Data for this task
## Start
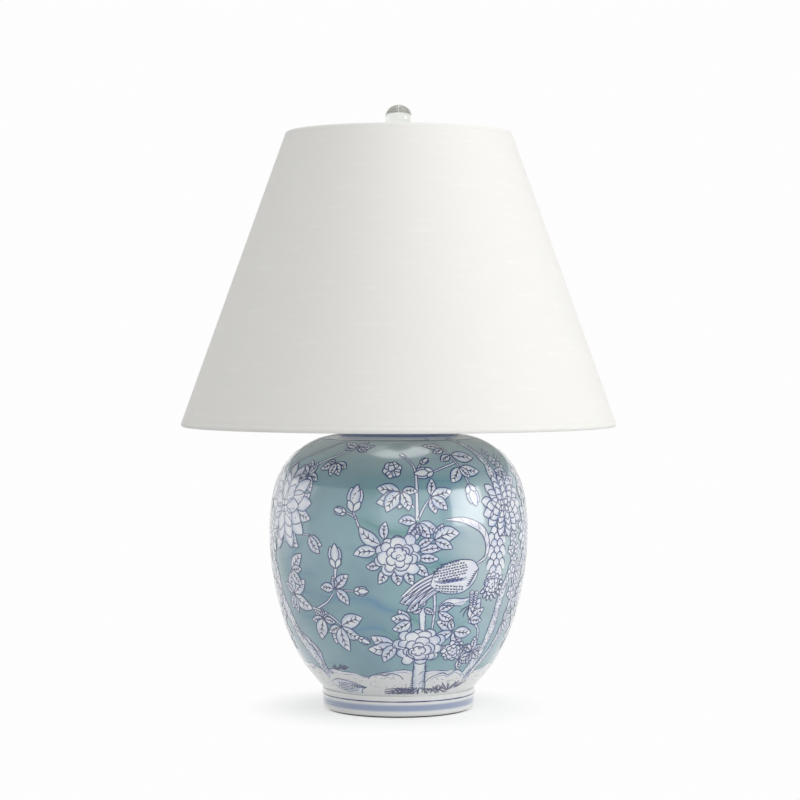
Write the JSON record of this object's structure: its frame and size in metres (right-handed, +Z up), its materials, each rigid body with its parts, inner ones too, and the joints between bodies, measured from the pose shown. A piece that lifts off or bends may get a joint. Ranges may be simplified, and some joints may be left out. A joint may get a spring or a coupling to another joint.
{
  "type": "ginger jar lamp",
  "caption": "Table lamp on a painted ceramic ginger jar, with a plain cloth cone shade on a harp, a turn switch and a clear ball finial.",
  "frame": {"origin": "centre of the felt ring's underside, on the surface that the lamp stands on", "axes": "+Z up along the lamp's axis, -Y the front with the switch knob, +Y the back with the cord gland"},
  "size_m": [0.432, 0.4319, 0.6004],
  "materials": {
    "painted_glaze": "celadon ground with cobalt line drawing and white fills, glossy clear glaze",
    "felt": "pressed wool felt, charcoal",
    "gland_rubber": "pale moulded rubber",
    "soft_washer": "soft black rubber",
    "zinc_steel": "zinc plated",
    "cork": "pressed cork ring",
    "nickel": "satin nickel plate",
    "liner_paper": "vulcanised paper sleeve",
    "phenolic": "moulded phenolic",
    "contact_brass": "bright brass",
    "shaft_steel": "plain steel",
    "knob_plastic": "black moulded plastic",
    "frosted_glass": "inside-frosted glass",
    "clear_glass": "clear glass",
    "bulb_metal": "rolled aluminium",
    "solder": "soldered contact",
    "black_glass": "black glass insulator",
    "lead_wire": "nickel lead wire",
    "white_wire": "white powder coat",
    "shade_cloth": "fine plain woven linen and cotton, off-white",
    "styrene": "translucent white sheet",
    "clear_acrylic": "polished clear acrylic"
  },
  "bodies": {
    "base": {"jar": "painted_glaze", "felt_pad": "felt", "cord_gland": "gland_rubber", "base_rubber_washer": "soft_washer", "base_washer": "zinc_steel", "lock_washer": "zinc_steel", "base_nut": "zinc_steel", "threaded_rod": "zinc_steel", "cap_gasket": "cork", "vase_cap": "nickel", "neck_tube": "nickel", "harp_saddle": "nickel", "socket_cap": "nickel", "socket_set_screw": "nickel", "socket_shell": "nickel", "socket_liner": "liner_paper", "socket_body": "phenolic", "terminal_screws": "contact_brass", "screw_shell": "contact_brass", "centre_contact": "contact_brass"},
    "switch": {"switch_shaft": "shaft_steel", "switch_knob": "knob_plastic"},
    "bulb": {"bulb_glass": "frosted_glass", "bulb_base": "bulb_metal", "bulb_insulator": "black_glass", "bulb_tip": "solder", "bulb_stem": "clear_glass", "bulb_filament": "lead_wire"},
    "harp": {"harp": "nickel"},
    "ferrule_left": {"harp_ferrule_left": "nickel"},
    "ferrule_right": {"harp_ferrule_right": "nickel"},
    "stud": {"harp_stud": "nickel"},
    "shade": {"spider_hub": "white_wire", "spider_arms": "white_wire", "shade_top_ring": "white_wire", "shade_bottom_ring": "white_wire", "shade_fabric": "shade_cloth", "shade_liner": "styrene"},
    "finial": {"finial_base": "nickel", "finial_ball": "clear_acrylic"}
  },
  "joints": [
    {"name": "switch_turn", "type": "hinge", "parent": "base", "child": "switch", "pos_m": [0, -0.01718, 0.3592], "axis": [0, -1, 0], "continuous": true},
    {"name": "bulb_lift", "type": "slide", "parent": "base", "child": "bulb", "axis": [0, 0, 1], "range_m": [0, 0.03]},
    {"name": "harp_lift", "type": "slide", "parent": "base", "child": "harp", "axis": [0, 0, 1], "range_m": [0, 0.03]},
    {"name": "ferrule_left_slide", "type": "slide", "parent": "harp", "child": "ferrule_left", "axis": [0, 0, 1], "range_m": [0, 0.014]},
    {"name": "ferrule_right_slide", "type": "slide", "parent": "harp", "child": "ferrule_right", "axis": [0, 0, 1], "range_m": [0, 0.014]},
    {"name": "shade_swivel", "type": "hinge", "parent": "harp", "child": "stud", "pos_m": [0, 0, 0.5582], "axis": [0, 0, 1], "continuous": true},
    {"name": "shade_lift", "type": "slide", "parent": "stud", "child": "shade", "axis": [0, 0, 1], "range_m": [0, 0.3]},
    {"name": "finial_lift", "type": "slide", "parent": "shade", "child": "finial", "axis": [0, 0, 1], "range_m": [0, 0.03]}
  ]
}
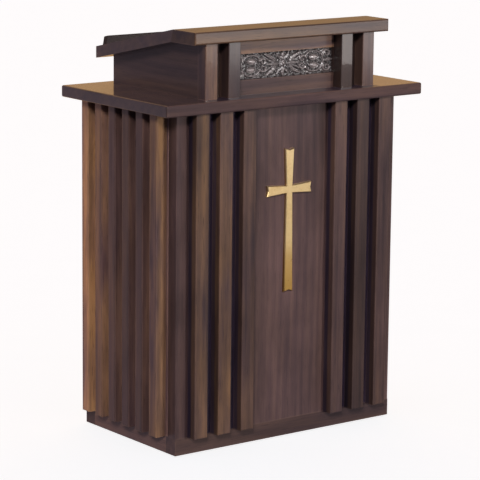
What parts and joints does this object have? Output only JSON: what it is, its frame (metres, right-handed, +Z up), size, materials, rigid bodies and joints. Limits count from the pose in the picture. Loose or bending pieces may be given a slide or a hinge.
## End
Required work
Repeat the data verbatim.

Result of the exercise
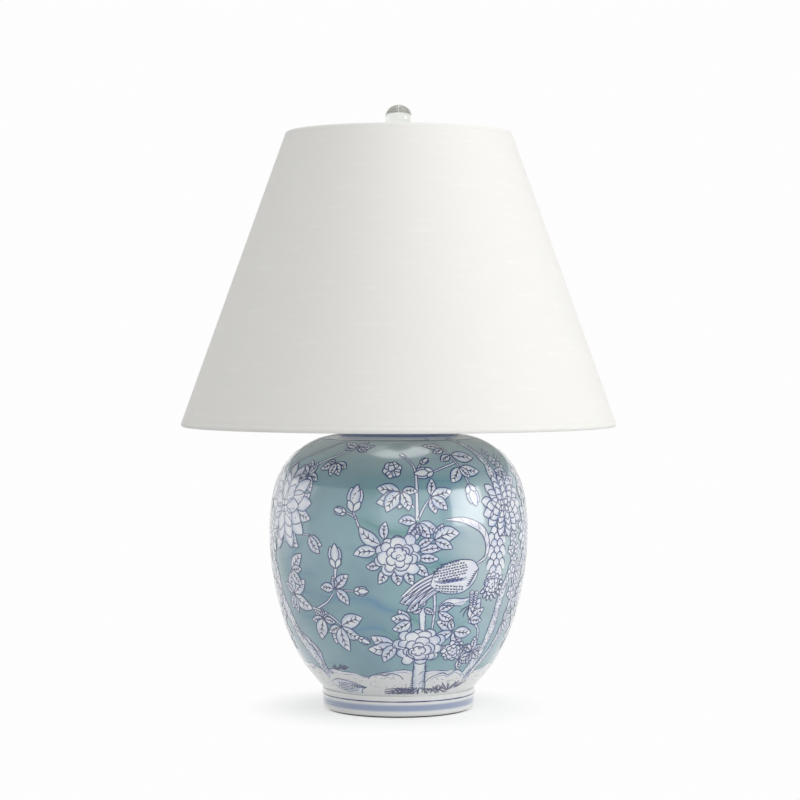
Write the JSON record of this object's structure: its frame and size in metres (right-handed, +Z up), its materials, each rigid body with its parts, inner ones too, and the joints between bodies, measured from the pose shown. A piece that lifts off or bends may get a joint. Ranges may be simplified, and some joints may be left out. A joint may get a spring or a coupling to another joint.
{
  "type": "ginger jar lamp",
  "caption": "Table lamp on a painted ceramic ginger jar, with a plain cloth cone shade on a harp, a turn switch and a clear ball finial.",
  "frame": {"origin": "centre of the felt ring's underside, on the surface that the lamp stands on", "axes": "+Z up along the lamp's axis, -Y the front with the switch knob, +Y the back with the cord gland"},
  "size_m": [0.432, 0.4319, 0.6004],
  "materials": {
    "painted_glaze": "celadon ground with cobalt line drawing and white fills, glossy clear glaze",
    "felt": "pressed wool felt, charcoal",
    "gland_rubber": "pale moulded rubber",
    "soft_washer": "soft black rubber",
    "zinc_steel": "zinc plated",
    "cork": "pressed cork ring",
    "nickel": "satin nickel plate",
    "liner_paper": "vulcanised paper sleeve",
    "phenolic": "moulded phenolic",
    "contact_brass": "bright brass",
    "shaft_steel": "plain steel",
    "knob_plastic": "black moulded plastic",
    "frosted_glass": "inside-frosted glass",
    "clear_glass": "clear glass",
    "bulb_metal": "rolled aluminium",
    "solder": "soldered contact",
    "black_glass": "black glass insulator",
    "lead_wire": "nickel lead wire",
    "white_wire": "white powder coat",
    "shade_cloth": "fine plain woven linen and cotton, off-white",
    "styrene": "translucent white sheet",
    "clear_acrylic": "polished clear acrylic"
  },
  "bodies": {
    "base": {"jar": "painted_glaze", "felt_pad": "felt", "cord_gland": "gland_rubber", "base_rubber_washer": "soft_washer", "base_washer": "zinc_steel", "lock_washer": "zinc_steel", "base_nut": "zinc_steel", "threaded_rod": "zinc_steel", "cap_gasket": "cork", "vase_cap": "nickel", "neck_tube": "nickel", "harp_saddle": "nickel", "socket_cap": "nickel", "socket_set_screw": "nickel", "socket_shell": "nickel", "socket_liner": "liner_paper", "socket_body": "phenolic", "terminal_screws": "contact_brass", "screw_shell": "contact_brass", "centre_contact": "contact_brass"},
    "switch": {"switch_shaft": "shaft_steel", "switch_knob": "knob_plastic"},
    "bulb": {"bulb_glass": "frosted_glass", "bulb_base": "bulb_metal", "bulb_insulator": "black_glass", "bulb_tip": "solder", "bulb_stem": "clear_glass", "bulb_filament": "lead_wire"},
    "harp": {"harp": "nickel"},
    "ferrule_left": {"harp_ferrule_left": "nickel"},
    "ferrule_right": {"harp_ferrule_right": "nickel"},
    "stud": {"harp_stud": "nickel"},
    "shade": {"spider_hub": "white_wire", "spider_arms": "white_wire", "shade_top_ring": "white_wire", "shade_bottom_ring": "white_wire", "shade_fabric": "shade_cloth", "shade_liner": "styrene"},
    "finial": {"finial_base": "nickel", "finial_ball": "clear_acrylic"}
  },
  "joints": [
    {"name": "switch_turn", "type": "hinge", "parent": "base", "child": "switch", "pos_m": [0, -0.01718, 0.3592], "axis": [0, -1, 0], "continuous": true},
    {"name": "bulb_lift", "type": "slide", "parent": "base", "child": "bulb", "axis": [0, 0, 1], "range_m": [0, 0.03]},
    {"name": "harp_lift", "type": "slide", "parent": "base", "child": "harp", "axis": [0, 0, 1], "range_m": [0, 0.03]},
    {"name": "ferrule_left_slide", "type": "slide", "parent": "harp", "child": "ferrule_left", "axis": [0, 0, 1], "range_m": [0, 0.014]},
    {"name": "ferrule_right_slide", "type": "slide", "parent": "harp", "child": "ferrule_right", "axis": [0, 0, 1], "range_m": [0, 0.014]},
    {"name": "shade_swivel", "type": "hinge", "parent": "harp", "child": "stud", "pos_m": [0, 0, 0.5582], "axis": [0, 0, 1], "continuous": true},
    {"name": "shade_lift", "type": "slide", "parent": "stud", "child": "shade", "axis": [0, 0, 1], "range_m": [0, 0.3]},
    {"name": "finial_lift", "type": "slide", "parent": "shade", "child": "finial", "axis": [0, 0, 1], "range_m": [0, 0.03]}
  ]
}
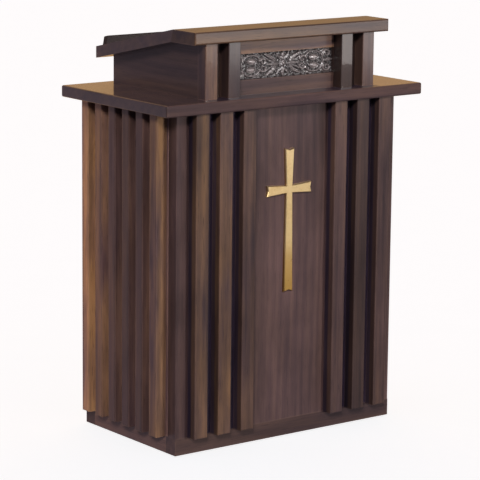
What parts and joints does this object have? Output only JSON: what it is, its frame (metres, right-handed, +Z up), size, materials, rigid bodies and joints. Limits count from the pose in the picture. Loose or bending pieces may be given a slide or a hinge.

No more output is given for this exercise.